[Begin Data shown]

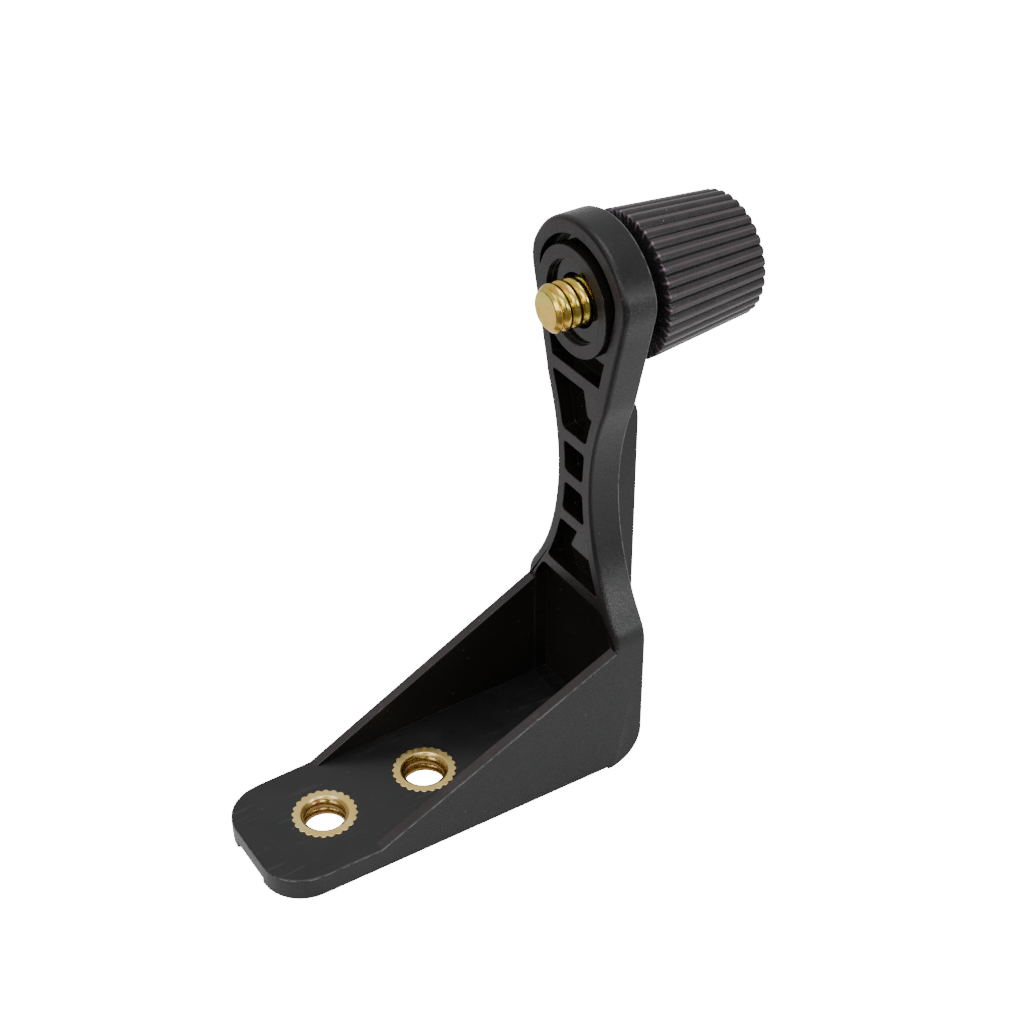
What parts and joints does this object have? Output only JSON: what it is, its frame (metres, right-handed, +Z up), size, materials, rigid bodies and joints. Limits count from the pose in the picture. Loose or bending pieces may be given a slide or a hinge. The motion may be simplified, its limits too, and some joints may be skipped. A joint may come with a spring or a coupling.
{
  "type": "optics adapter bracket with captive clamp screw",
  "caption": "L-shaped moulded tripod adapter bracket with threaded brass inserts in its foot and a captive clamp screw turned by a fluted knob through the eye of its arm.",
  "frame": {"origin": "under the middle of the whole object's box, at the height of the heel pad that it stands on", "axes": "+Z up along the arm, +Y from the toe of the foot towards the knob, along the clamp screw's axis, +X across the bracket"},
  "size_m": [0.022, 0.075, 0.0813],
  "materials": {
    "bracket_plastic": "fine moulded grain, semi-matt",
    "knob_plastic": "fine grain over flutes, semi-matt",
    "washer_acetal": "smooth turned acetal",
    "insert_brass": "turned and knurled, satin",
    "screw_plating": "yellow-passivated zinc plating, glossy",
    "clip_steel": "spring steel, satin"
  },
  "bodies": {
    "bracket": {"bracket_body": "bracket_plastic", "toe_insert": "insert_brass", "rear_insert": "insert_brass", "thrust_washer": "washer_acetal"},
    "clip": {"retaining_clip": "clip_steel"},
    "knob": {"clamp_screw": "screw_plating", "knob_shell": "knob_plastic", "knob_cap": "knob_plastic"}
  },
  "joints": [
    {"name": "screw_travel", "type": "slide", "parent": "bracket", "child": "clip", "axis": [0, 1, 0], "range_m": [0, 0.0015]},
    {"name": "knob_spin", "type": "hinge", "parent": "clip", "child": "knob", "pos_m": [0, 0.01415, 0.07049], "axis": [0, -1, 0], "continuous": true}
  ]
}
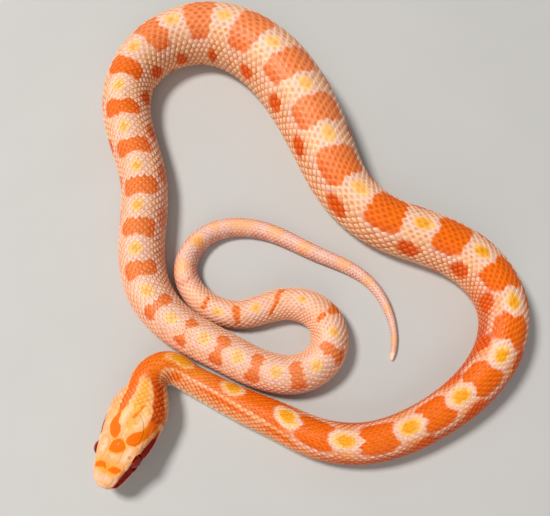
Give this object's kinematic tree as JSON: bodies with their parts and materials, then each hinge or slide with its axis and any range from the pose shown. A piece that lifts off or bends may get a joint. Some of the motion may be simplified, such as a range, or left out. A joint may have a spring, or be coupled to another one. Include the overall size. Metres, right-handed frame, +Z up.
{
  "type": "corn snake",
  "caption": "Life-size young corn snake lying in open loops on the floor, head raised a little: a still model of a pale orange animal with a yellow-spotted back.",
  "frame": {"origin": "on the floor under the middle of the animal's outline as it lies", "axes": "+Z up from the floor; +Y along the longer side of the outline, away from the head's end; +X to the right when it is looked at from the head's end"},
  "size_m": [0.0789, 0.0982, 0.0117],
  "materials": {
    "head_skin": "satin scales, pale peach with orange marks",
    "body_skin": "satin scales, orange saddles on pale pinkish cream with yellow spots",
    "eye": "wet gloss, red iris and dark red pupil"
  },
  "bodies": {
    "root": {"head": "head_skin", "jaw": "head_skin", "eye_left": "eye", "eye_right": "eye", "neck": "body_skin", "trunk_01": "body_skin", "trunk_02": "body_skin", "trunk_03": "body_skin", "trunk_04": "body_skin", "trunk_05": "body_skin", "trunk_06": "body_skin", "trunk_07": "body_skin", "trunk_08": "body_skin", "trunk_09": "body_skin", "trunk_10": "body_skin", "trunk_11": "body_skin", "trunk_12": "body_skin", "trunk_13": "body_skin", "trunk_14": "body_skin", "trunk_15": "body_skin", "trunk_16": "body_skin", "tail_01": "body_skin", "tail_02": "body_skin", "tail_03": "body_skin", "tail_04": "body_skin"}
  },
  "joints": []
}
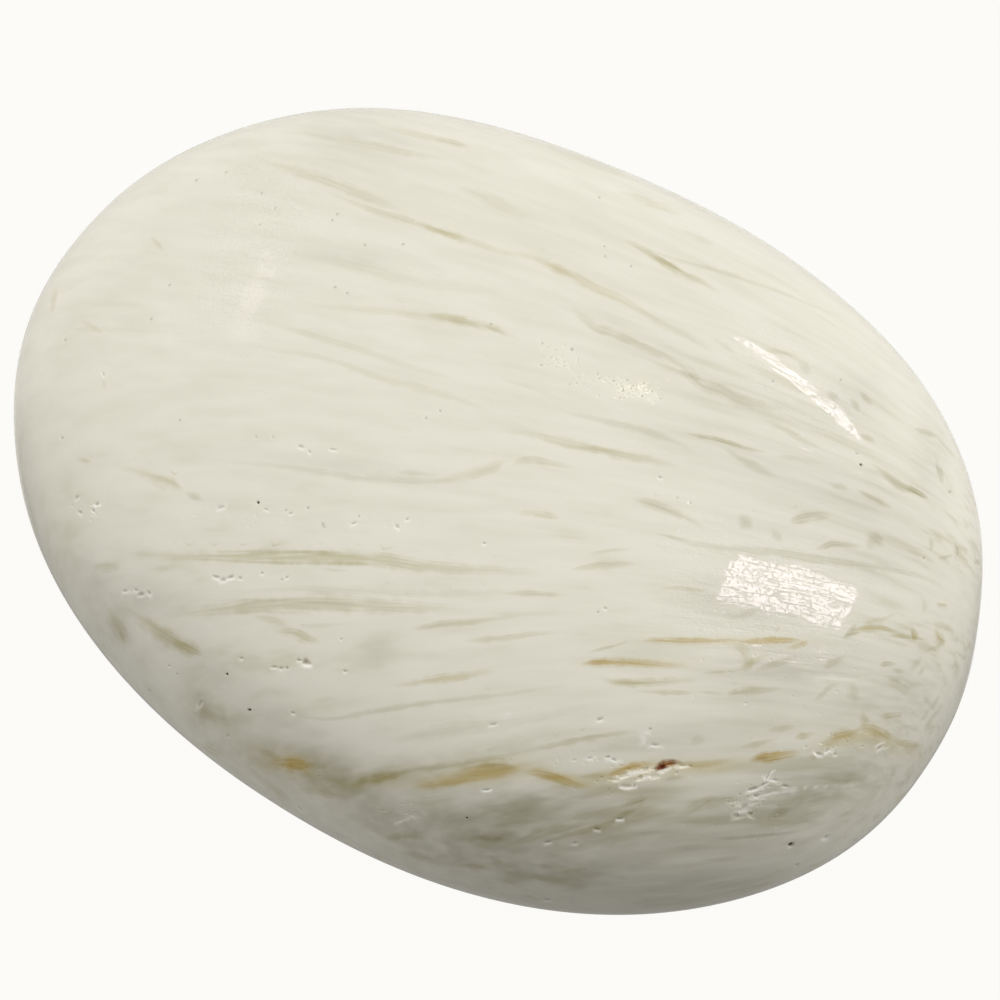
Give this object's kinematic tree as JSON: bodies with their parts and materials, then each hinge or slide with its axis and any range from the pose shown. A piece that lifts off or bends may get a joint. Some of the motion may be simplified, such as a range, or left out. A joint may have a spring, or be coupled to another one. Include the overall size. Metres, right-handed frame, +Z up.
{
  "type": "scolecite palm stone",
  "caption": "Flat oval pebble of polished white fibrous mineral, shaped to be held in the palm, with a small flat on its belly to rest on.",
  "frame": {"origin": "under the middle of the stone's plan, on the surface it rests on", "axes": "+X along the long axis towards the blunt end, +Y across the width towards the back, +Z up through the thickness"},
  "size_m": [0.068, 0.0514, 0.025],
  "materials": {
    "scolecite": "polished"
  },
  "bodies": {
    "root": {"palm_stone": "scolecite"}
  },
  "joints": []
}
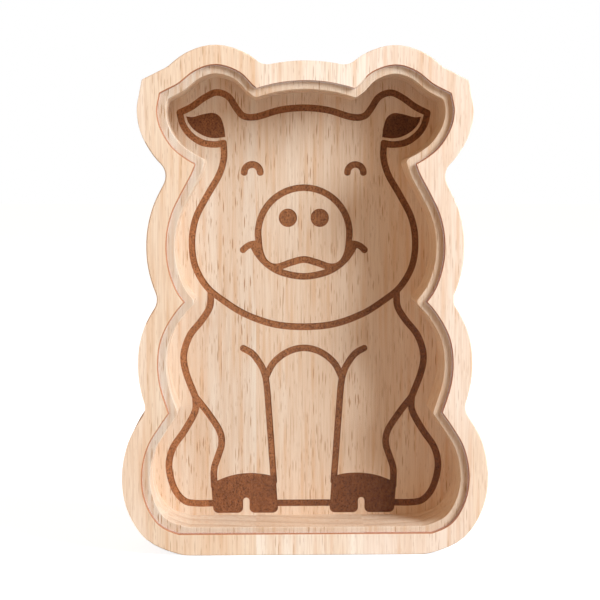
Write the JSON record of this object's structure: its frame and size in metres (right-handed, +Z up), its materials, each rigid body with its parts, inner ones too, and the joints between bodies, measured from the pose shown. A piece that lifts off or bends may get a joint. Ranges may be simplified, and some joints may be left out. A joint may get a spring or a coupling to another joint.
{
  "type": "money box",
  "caption": "Free-standing wooden coin bank shaped like a sitting pig, milled as one deep pocket with an engraved back, a coin slot on top and a clear lift-out front pane.",
  "frame": {"origin": "middle of the base, on the surface the box stands on, halfway through its thickness", "axes": "+Z up, the engraved and glazed front faces -Y, +X to the right as seen from the front"},
  "size_m": [0.152, 0.035, 0.2105],
  "materials": {
    "board": "fine-sanded, lightly oiled pale hardwood; the species is a guess",
    "pane": "clear and polished, taken to be acrylic"
  },
  "bodies": {
    "block": {"stave_far_left": "board", "stave_left": "board", "stave_centre": "board", "stave_right": "board", "stave_far_right": "board"},
    "pane": {"front_pane": "pane"}
  },
  "joints": [
    {"name": "pane_lift", "type": "slide", "parent": "block", "child": "pane", "axis": [0, -1, 0], "range_m": [0, 0.03]}
  ]
}
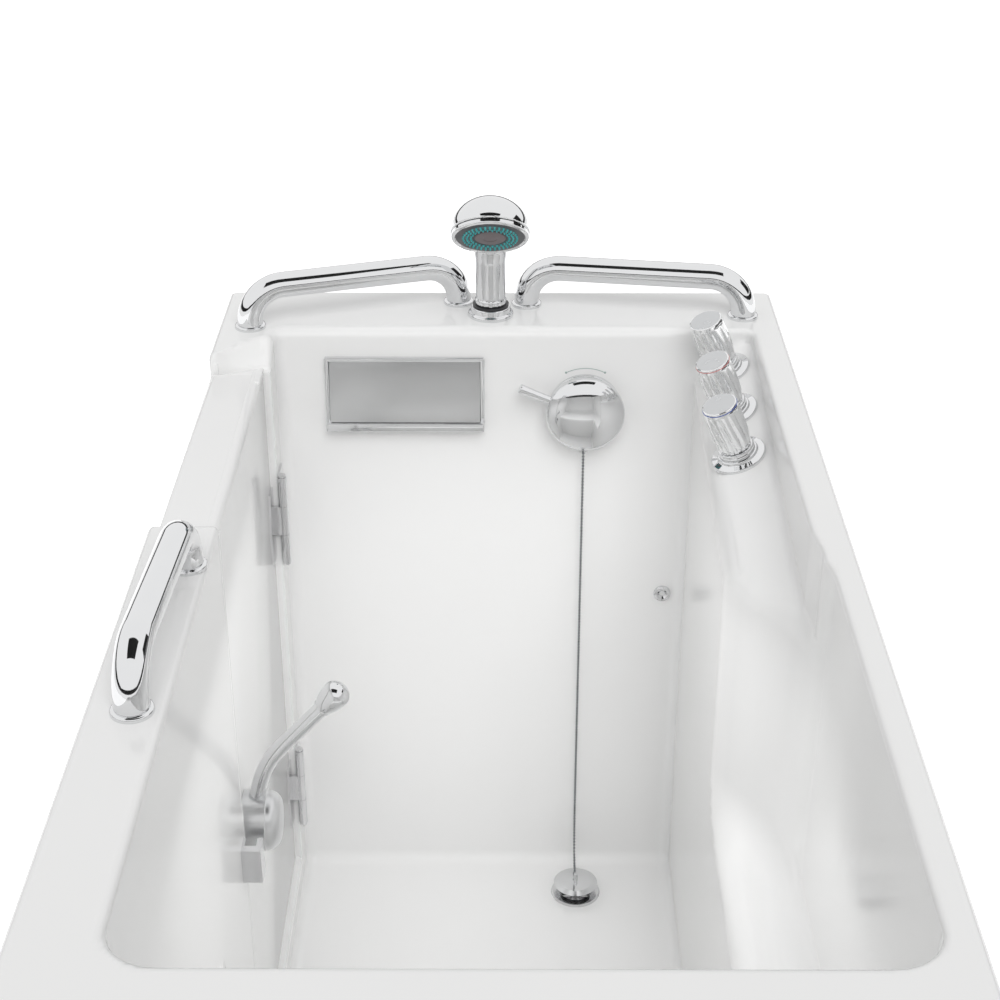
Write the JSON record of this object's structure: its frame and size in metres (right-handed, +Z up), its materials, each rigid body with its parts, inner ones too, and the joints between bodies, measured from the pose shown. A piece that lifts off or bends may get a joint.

[End Data shown]

Given problem: Each record above should be returned exactly as it appears.

Correct result:
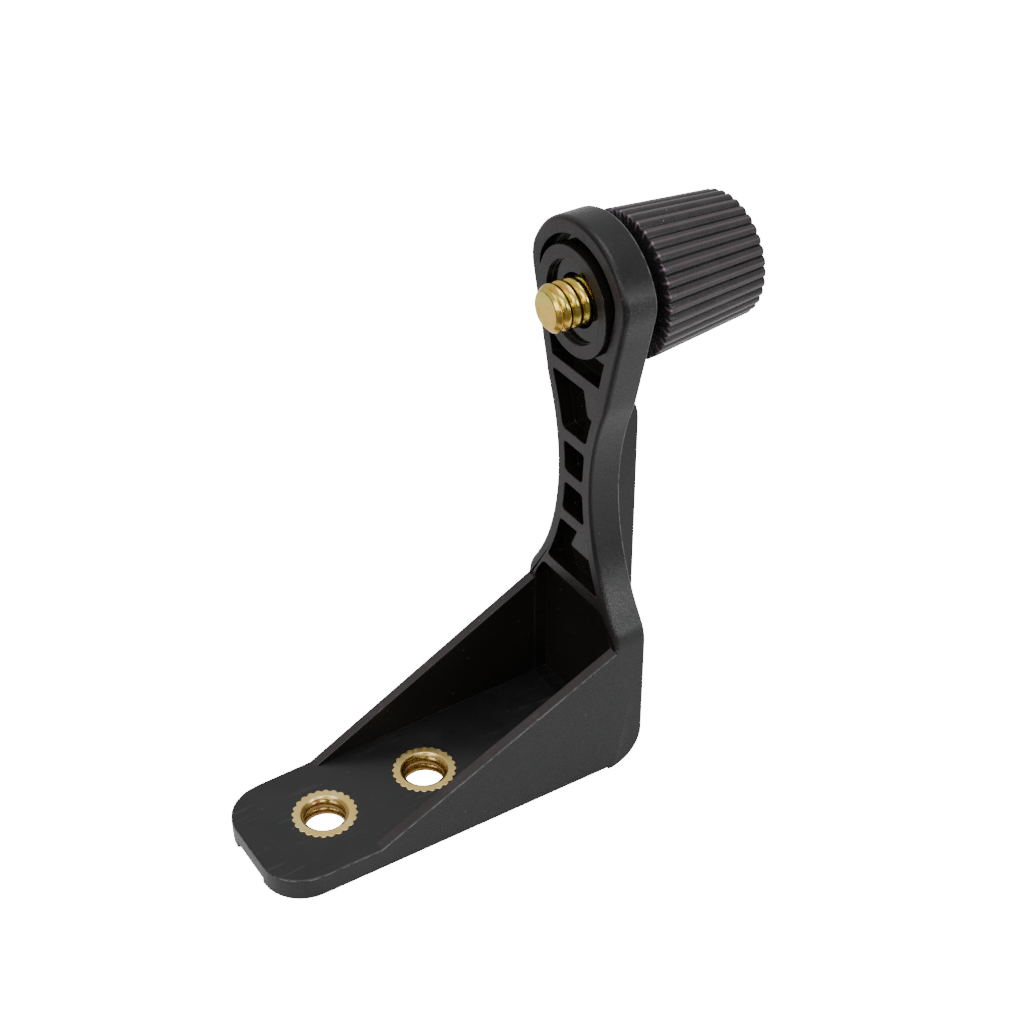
What parts and joints does this object have? Output only JSON: what it is, its frame (metres, right-handed, +Z up), size, materials, rigid bodies and joints. Limits count from the pose in the picture. Loose or bending pieces may be given a slide or a hinge. The motion may be simplified, its limits too, and some joints may be skipped. A joint may come with a spring or a coupling.
{
  "type": "optics adapter bracket with captive clamp screw",
  "caption": "L-shaped moulded tripod adapter bracket with threaded brass inserts in its foot and a captive clamp screw turned by a fluted knob through the eye of its arm.",
  "frame": {"origin": "under the middle of the whole object's box, at the height of the heel pad that it stands on", "axes": "+Z up along the arm, +Y from the toe of the foot towards the knob, along the clamp screw's axis, +X across the bracket"},
  "size_m": [0.022, 0.075, 0.0813],
  "materials": {
    "bracket_plastic": "fine moulded grain, semi-matt",
    "knob_plastic": "fine grain over flutes, semi-matt",
    "washer_acetal": "smooth turned acetal",
    "insert_brass": "turned and knurled, satin",
    "screw_plating": "yellow-passivated zinc plating, glossy",
    "clip_steel": "spring steel, satin"
  },
  "bodies": {
    "bracket": {"bracket_body": "bracket_plastic", "toe_insert": "insert_brass", "rear_insert": "insert_brass", "thrust_washer": "washer_acetal"},
    "clip": {"retaining_clip": "clip_steel"},
    "knob": {"clamp_screw": "screw_plating", "knob_shell": "knob_plastic", "knob_cap": "knob_plastic"}
  },
  "joints": [
    {"name": "screw_travel", "type": "slide", "parent": "bracket", "child": "clip", "axis": [0, 1, 0], "range_m": [0, 0.0015]},
    {"name": "knob_spin", "type": "hinge", "parent": "clip", "child": "knob", "pos_m": [0, 0.01415, 0.07049], "axis": [0, -1, 0], "continuous": true}
  ]
}
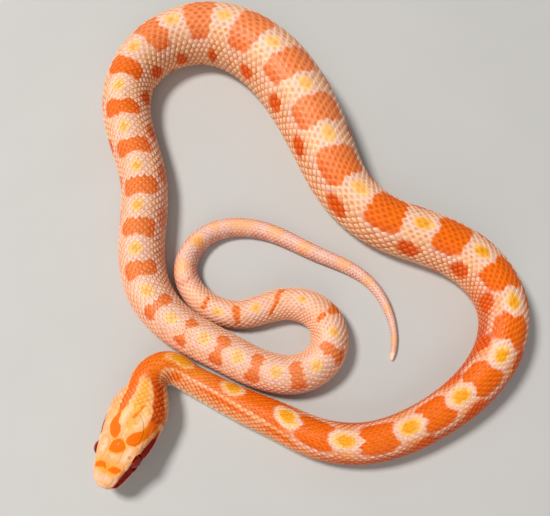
Give this object's kinematic tree as JSON: bodies with their parts and materials, then each hinge or slide with its axis and any range from the pose shown. A piece that lifts off or bends may get a joint. Some of the motion may be simplified, such as a range, or left out. A joint may have a spring, or be coupled to another one. Include the overall size. Metres, right-handed frame, +Z up.
{
  "type": "corn snake",
  "caption": "Life-size young corn snake lying in open loops on the floor, head raised a little: a still model of a pale orange animal with a yellow-spotted back.",
  "frame": {"origin": "on the floor under the middle of the animal's outline as it lies", "axes": "+Z up from the floor; +Y along the longer side of the outline, away from the head's end; +X to the right when it is looked at from the head's end"},
  "size_m": [0.0789, 0.0982, 0.0117],
  "materials": {
    "head_skin": "satin scales, pale peach with orange marks",
    "body_skin": "satin scales, orange saddles on pale pinkish cream with yellow spots",
    "eye": "wet gloss, red iris and dark red pupil"
  },
  "bodies": {
    "root": {"head": "head_skin", "jaw": "head_skin", "eye_left": "eye", "eye_right": "eye", "neck": "body_skin", "trunk_01": "body_skin", "trunk_02": "body_skin", "trunk_03": "body_skin", "trunk_04": "body_skin", "trunk_05": "body_skin", "trunk_06": "body_skin", "trunk_07": "body_skin", "trunk_08": "body_skin", "trunk_09": "body_skin", "trunk_10": "body_skin", "trunk_11": "body_skin", "trunk_12": "body_skin", "trunk_13": "body_skin", "trunk_14": "body_skin", "trunk_15": "body_skin", "trunk_16": "body_skin", "tail_01": "body_skin", "tail_02": "body_skin", "tail_03": "body_skin", "tail_04": "body_skin"}
  },
  "joints": []
}
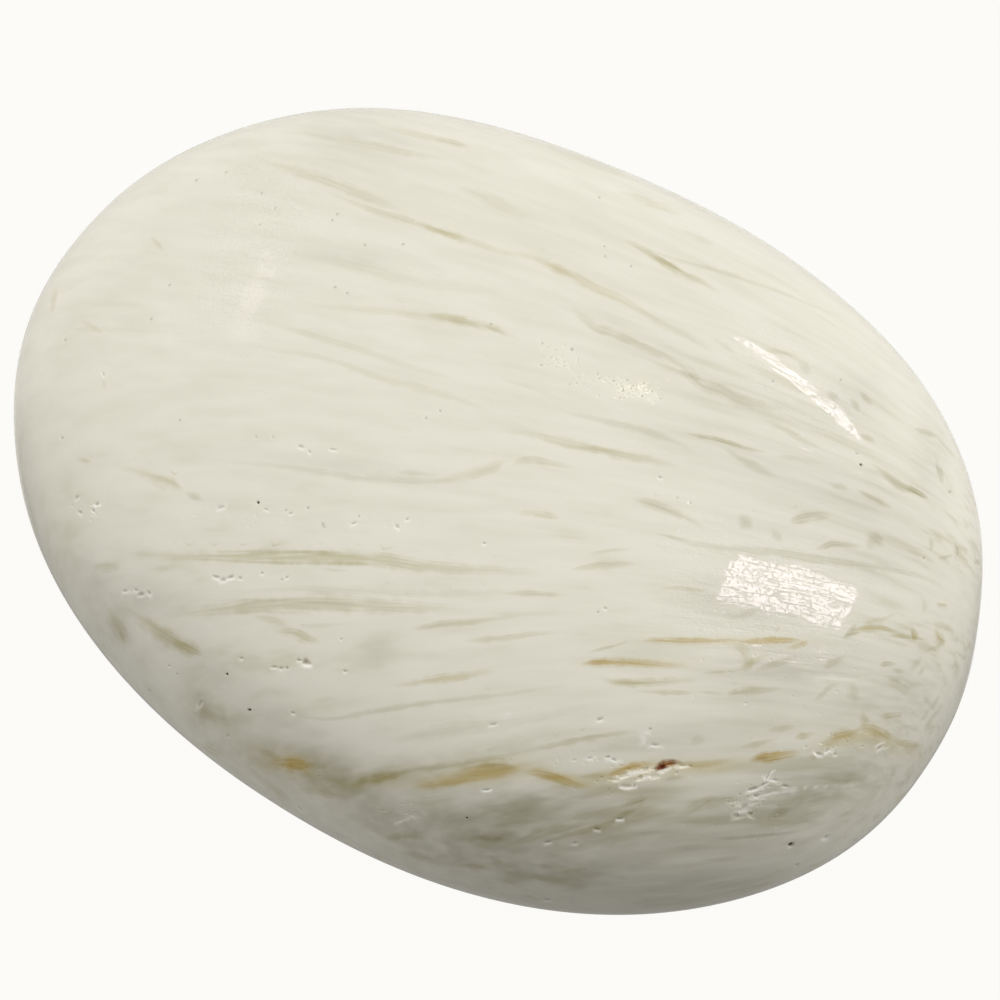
Give this object's kinematic tree as JSON: bodies with their parts and materials, then each hinge or slide with its axis and any range from the pose shown. A piece that lifts off or bends may get a joint. Some of the motion may be simplified, such as a range, or left out. A joint may have a spring, or be coupled to another one. Include the overall size. Metres, right-handed frame, +Z up.
{
  "type": "scolecite palm stone",
  "caption": "Flat oval pebble of polished white fibrous mineral, shaped to be held in the palm, with a small flat on its belly to rest on.",
  "frame": {"origin": "under the middle of the stone's plan, on the surface it rests on", "axes": "+X along the long axis towards the blunt end, +Y across the width towards the back, +Z up through the thickness"},
  "size_m": [0.068, 0.0514, 0.025],
  "materials": {
    "scolecite": "polished"
  },
  "bodies": {
    "root": {"palm_stone": "scolecite"}
  },
  "joints": []
}
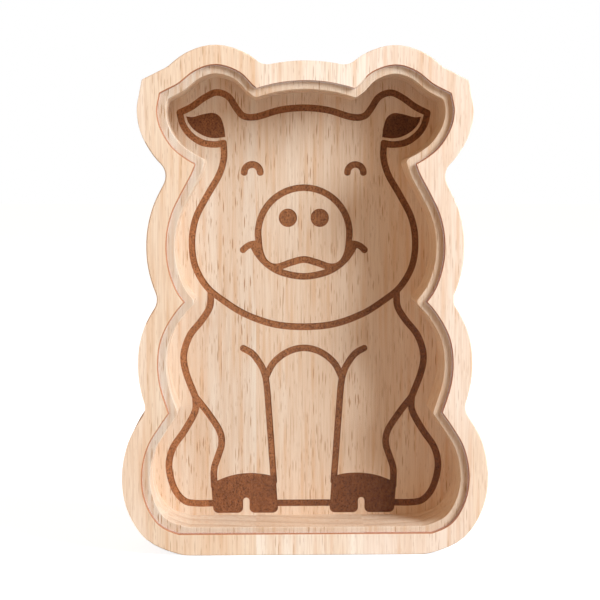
Write the JSON record of this object's structure: its frame and size in metres (right-handed, +Z up), its materials, each rigid body with its parts, inner ones too, and the joints between bodies, measured from the pose shown. A piece that lifts off or bends may get a joint. Ranges may be simplified, and some joints may be left out. A joint may get a spring or a coupling to another joint.
{
  "type": "money box",
  "caption": "Free-standing wooden coin bank shaped like a sitting pig, milled as one deep pocket with an engraved back, a coin slot on top and a clear lift-out front pane.",
  "frame": {"origin": "middle of the base, on the surface the box stands on, halfway through its thickness", "axes": "+Z up, the engraved and glazed front faces -Y, +X to the right as seen from the front"},
  "size_m": [0.152, 0.035, 0.2105],
  "materials": {
    "board": "fine-sanded, lightly oiled pale hardwood; the species is a guess",
    "pane": "clear and polished, taken to be acrylic"
  },
  "bodies": {
    "block": {"stave_far_left": "board", "stave_left": "board", "stave_centre": "board", "stave_right": "board", "stave_far_right": "board"},
    "pane": {"front_pane": "pane"}
  },
  "joints": [
    {"name": "pane_lift", "type": "slide", "parent": "block", "child": "pane", "axis": [0, -1, 0], "range_m": [0, 0.03]}
  ]
}
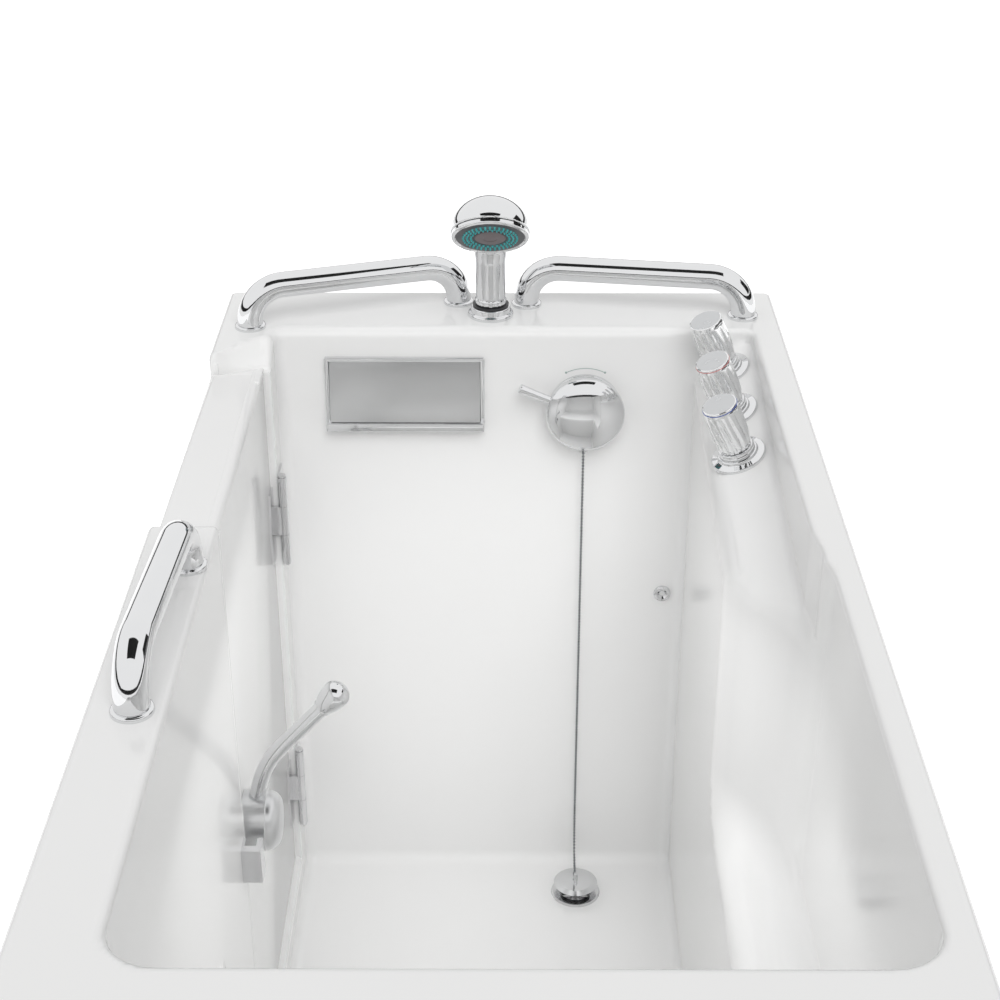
Write the JSON record of this object's structure: its frame and size in metres (right-handed, +Z up), its materials, each rigid body with its parts, inner ones too, and the joints between bodies, measured from the pose shown. A piece that lifts off or bends may get a joint.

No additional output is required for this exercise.